1.) Is this power series expansion correct? I tried inputting this function in MATLAB and it gives me a different power series expansion:

$\displaystyle f(q) = -3-\frac{15}{2}q-\frac{35}{2}q^2- \frac{315}{8}q^3 - \frac{693}{8}q^4 ...$ (2)

2. Regarding the power series which is defined as

$\displaystyle f(q) = f(a) + f'(a)(x-a)+....$ at q = a.

Since this power series (1) I do not understand how a power series can be derived this way since at q = 0, then f(0) from (*) is undefined because we can not divide by 0, correct?

2. Originally Posted by Paperwings
Problem
===========================
Let $\displaystyle f(q) = \frac{1}{q} [1-(1-2q)^{-3/2}]$ (*)

Evaluate this formula for $\displaystyle q = 10^{-8}$ using the power series expansion for f at q = 0:

$\displaystyle f(q) = -3 - \frac{3*5}{3!}q - \frac{3*5*7}{3!}q^2 - ....$ (1)

===============================
I have two questions.

1.) Is this power series expansion correct? I tried inputting this function in MATLAB and it gives me a different power series expansion:

$\displaystyle f(q) = -3-\frac{15}{2}q-\frac{35}{2}q^2- \frac{315}{8}q^3 - \frac{693}{8}q^4 ...$ (2)

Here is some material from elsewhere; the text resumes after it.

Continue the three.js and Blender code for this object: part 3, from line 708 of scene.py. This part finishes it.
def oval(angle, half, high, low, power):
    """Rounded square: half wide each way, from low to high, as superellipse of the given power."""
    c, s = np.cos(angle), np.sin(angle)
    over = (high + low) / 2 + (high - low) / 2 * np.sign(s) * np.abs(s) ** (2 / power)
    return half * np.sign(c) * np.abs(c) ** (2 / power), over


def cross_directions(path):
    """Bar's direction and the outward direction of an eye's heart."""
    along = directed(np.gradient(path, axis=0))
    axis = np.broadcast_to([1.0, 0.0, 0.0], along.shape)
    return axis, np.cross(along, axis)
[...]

2. Regarding the power series which is defined as

$\displaystyle f(q) = f(a) + f'(a)(x-a)+....$ at q = a.

Since this power series (1) I do not understand how a power series can be derived this way since at q = 0, then f(0) from (*) is undefined because we can not divide by 0, correct?

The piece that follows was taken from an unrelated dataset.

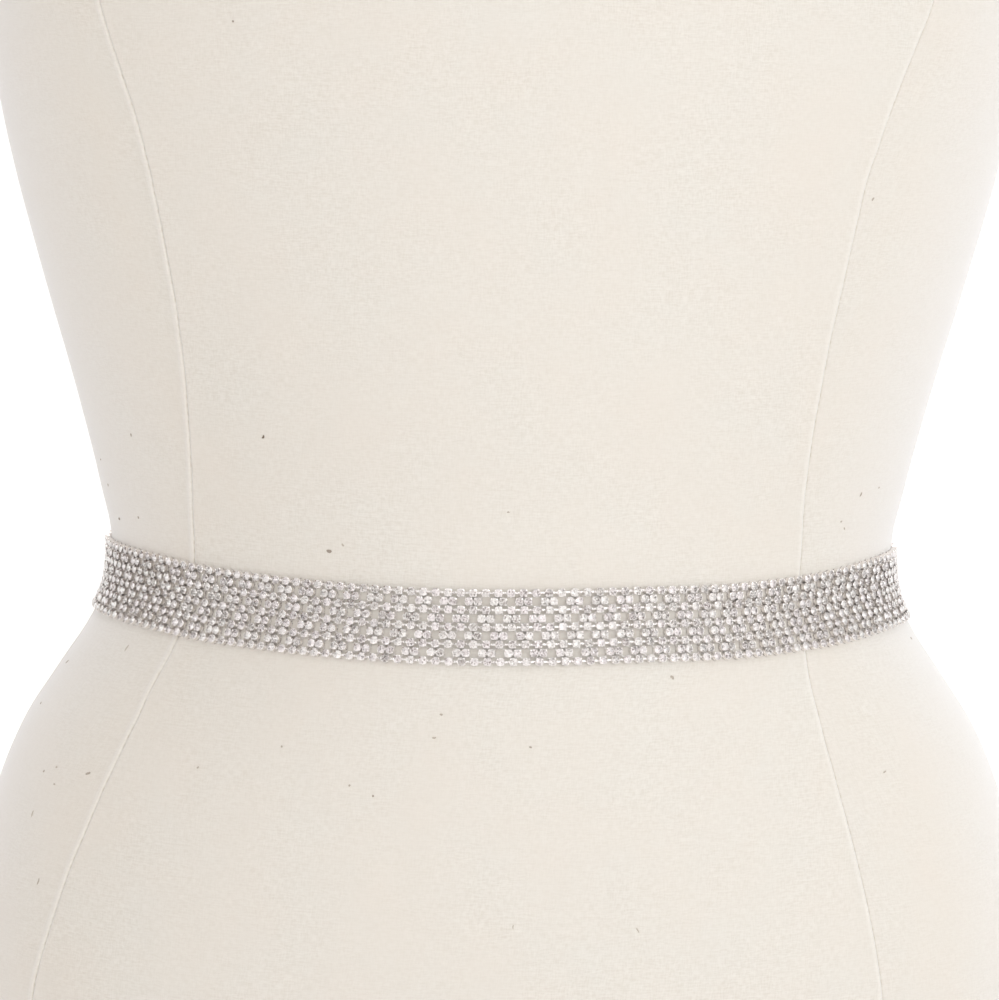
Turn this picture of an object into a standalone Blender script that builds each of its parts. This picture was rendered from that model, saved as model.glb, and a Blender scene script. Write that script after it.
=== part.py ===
"""Bridal sash of linked crystal cups, worn round the waist of a limbless dress form.

Metres, +Z up. The front of the form faces -Y and the wearer's left is at +X. The origin is on
the floor under the middle of the whole object. A place on the form is given by its turn, the
angle round it from the middle of the front, positive towards +X, and by its level, the height
above the waist line.
"""
import math
from collections import namedtuple

import bmesh
import bpy
from mathutils import Matrix, Vector

MM = 0.001

# Every piece keeps this gap to the piece that it touches on the real object.
SEAT_GAP = 0.3 * MM

# ---- Dress form ------------------------------------------------------------------------------
BASE_THICKNESS = 18.0 * MM
BASE_INSET = 2.0 * MM
BASE_EDGE_ROUND = 2.0 * MM
FORM_TURN_STEPS = 48
RING_SPACING = 16.0 * MM
WAIST_RING_SPACING = 6.0 * MM
WAIST_ZONE = 32.0 * MM

# Horizontal sections of the form, in millimetres. level is above the waist line; half_width, front
# and back are the reaches from the form's upright axis; side is the depth of the ellipse that
# the section follows where it turns the sides, so front and back beyond it come to a soft peak.
Section = namedtuple("Section", "level half_width front back side")
SECTIONS = [
    Section(-225.0, 165.0, 112.0, 113.0, 104.0),
    Section(-178.0, 172.0, 118.0, 119.0, 110.0),
    Section(-128.0, 172.5, 119.5, 122.0, 112.0),
    Section(-78.0, 163.5, 116.0, 118.0, 106.0),
    Section(-48.0, 152.5, 111.5, 110.5, 97.0),
    Section(-28.0, 140.0, 107.6, 104.0, 89.5),
    Section(-13.0, 130.3, 104.0, 99.3, 84.0),
    Section(0.0, 125.0, 101.6, 96.0, 81.0),
    Section(12.0, 124.2, 100.6, 94.5, 80.0),
    Section(28.0, 127.4, 101.0, 94.2, 80.5),
    Section(58.0, 135.0, 105.0, 96.0, 85.0),
    Section(98.0, 146.5, 111.0, 100.0, 93.0),
    Section(138.0, 157.0, 117.0, 105.0, 101.0),
    Section(178.0, 164.5, 121.3, 109.0, 108.0),
    Section(205.0, 167.5, 122.0, 111.3, 110.0),
    Section(235.0, 168.5, 118.5, 112.0, 109.0),
    Section(268.0, 167.5, 108.0, 111.0, 104.0),
    Section(300.0, 165.5, 93.0, 106.5, 95.0),
    Section(328.0, 161.0, 78.0, 98.0, 84.0),
    Section(348.0, 150.0, 66.5, 88.0, 73.0),
    Section(364.0, 128.0, 58.5, 79.0, 64.0),
    Section(379.0, 99.0, 54.0, 70.5, 59.0),
    Section(392.0, 76.0, 52.0, 63.5, 56.0),
    Section(407.0, 62.5, 51.0, 58.0, 54.0),
    Section(446.0, 56.5, 48.5, 53.0, 51.5),
]
FORM_FOOT = SECTIONS[0].level * MM
FORM_TOP = SECTIONS[-1].level * MM
NECK_SEAM = 398.0 * MM
WAIST_HEIGHT = BASE_THICKNESS + SEAT_GAP - FORM_FOOT

# The turned cap on the neck, in millimetres: height above its seat and overhang past the neck.
CapRing = namedtuple("CapRing", "height overhang")
NECK_CAP = [
    CapRing(0.0, 0.5),
    CapRing(1.5, 2.5),
    CapRing(7.0, 2.5),
    CapRing(10.0, 0.0),
    CapRing(12.0, -8.0),
    CapRing(13.5, -28.0),
]
CAP_TURN_STEPS = 40

# ---- Crystal band ----------------------------------------------------------------------------
ROWS = 9
ROW_PITCH = 2.6 * MM
BAND_EDGE_MARGIN = 0.15 * MM
BAND_HEIGHT = ROWS * ROW_PITCH + 2.0 * BAND_EDGE_MARGIN
BAND_SEAT = 0.45 * MM          # inside of the band above the form's cloth
VALLEY_THICKNESS = 1.2 * MM
CREST_THICKNESS = 2.1 * MM
CREST_HALF_WIDTH = 0.75 * MM
BAND_TURN_STEPS = 96
INNER_POINTS = 9

# The band lies a little lower in front than behind, and a little lower on the wearer's left.
BAND_LEVEL = 0.5 * MM
FRONT_DROP_SLOPE = math.tan(math.radians(1.7))
SIDE_DROP_SLOPE = math.tan(math.radians(-0.32))

# How the band wanders as it was laid by hand: degrees round the form, millimetres up.
Sway = namedtuple("Sway", "turn rise")
BAND_SWAY = [
    Sway(-180.0, 0.0),
    Sway(-100.0, 0.0),
    Sway(-62.0, 0.45),
    Sway(-43.0, -0.30),
    Sway(-14.0, -0.30),
    Sway(17.0, 0.35),
    Sway(36.0, -0.55),
    Sway(50.0, -0.30),
    Sway(72.0, 0.90),
    Sway(105.0, 0.0),
    Sway(180.0, 0.0),
]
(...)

The Matlab expansion is correct. Your problem statement has an error in the $\displaystyle q$ term. Notice that the other terms agree.
The singularity of f at 0 is "removable", so there is no problem with continuity at that point. (You might try evaluting the limit as q -> 0 by l'Hopitals rule, although it's obvious from the power series.) It's a little like the function $\displaystyle \frac{x^2}{x}$; it only "looks like" there is a problem at 0.